К весне 1925 глубокая драматургическая переработка текста Островского (а не просто сокращение его, как считали некоторые рецензенты) и, разумеется, самого спектакля была завершена. В новой редакции — без всякого преувеличения, с триумфом — Камерный театр показал «Грозу» той же весной на вторых зарубежных гастролях по Германии, Литве, Австрии.

Постановка 1924 года не удалась не потому, что была чрезмерно оригинальна, напротив, советская критика вменяла в вину Таирову или громко приветствовала прежде абсолютно {213} не свойственную этому режиссеру нерешительность в обращении с литературным материалом. На этот раз задавшийся целью прорастить национально-историческое «зерно» пьесы, руководитель МКТ выявлял специфику русской дореформенной действительности в характерности и жанровой окраске образов. Он круто поворачивал к «конкретному реализму», включал в арсенал своего театра выразительные средства и приемы, ранее его не интересовавшие. «Он как всегда обобщал, типизировал, почти приводил к схемам, и вместе с тем явно хотел оставаться в пределах старороссийского купеческого быта»[603].

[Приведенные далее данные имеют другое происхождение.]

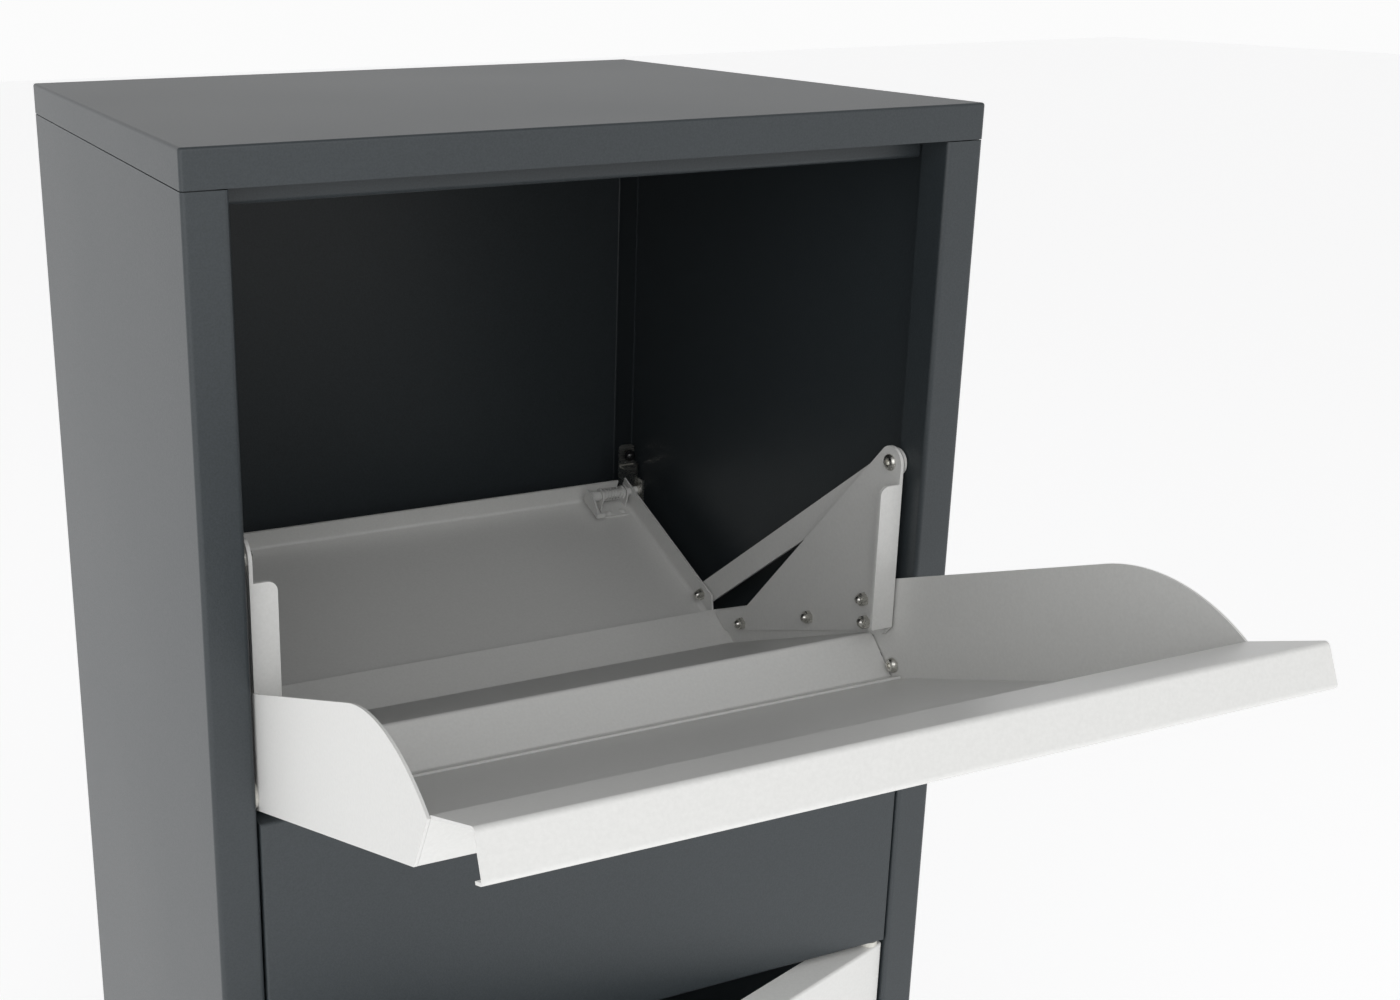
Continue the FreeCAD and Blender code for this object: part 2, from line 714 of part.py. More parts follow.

Первая таировская «Гроза» была спектаклем о российском прошлом, взятом не со стороны жизнеподобия, а, по словам Н. Я. Берковского, «со стороны своей эмоциональной логики, со стороны исторических, национальных стихий душевной жизни, вступивших в этой драме в схватку друг с другом», и решенном, по определению А. М. Эфроса, на «лаконизме формулы» обобщенного народного быта. Быта — социально окрашенного, губительного, ведущего к столкновению двух сил: здравого смысла и крайнего самоограничения, «разума и аскетизма, которые в своем сочетании приобретают на Руси очень часто уродливые формы»[604]. И тогда все живое и здоровое дремлет; господствует дикость, суеверие, самодурство.

Установка «Грозы» стала первой большой работой художников В. А. и Г. А. Стенбергов в соавторстве с К. К. Медунецким. «Некрашеные, выскобленные добела, крепко срубленные [стены. — С. С. ]. О них хоть головой бейся — никто не услышит! Пол, который гудит покаянными поклонами, тяжелой поступью кованых сапогов и мерными ударами Феклушиного посоха. Лестница, отзывающаяся на каждый шаг тревожным и вкрадчивым звуком, словно предупреждающая об опасности, которая поджидает каждого, кто хочет выбраться отсюда наверх»[605]. Там, на самом верху — то ли полукупол недоступной церкви, то ли половинка холодной луны, повисшая над прочным срубом арки или моста, мост же — одновременно и «потолок над головой человека, низкие своды, сдавливающие его»[606], и «символ переправы с одного берега жизни на другой»[607]. В целом неизменный во всех редакциях «Грозы» (уточнялись лишь отдельные детали), образ со временем эволюционирует {214} в восприятии критики от схематичного, умертвившего важнейшие «краски» Островского к художественно емкому, запечатлевшему сгущающуюся атмосферу всеобщей неволи, знакомому, современному.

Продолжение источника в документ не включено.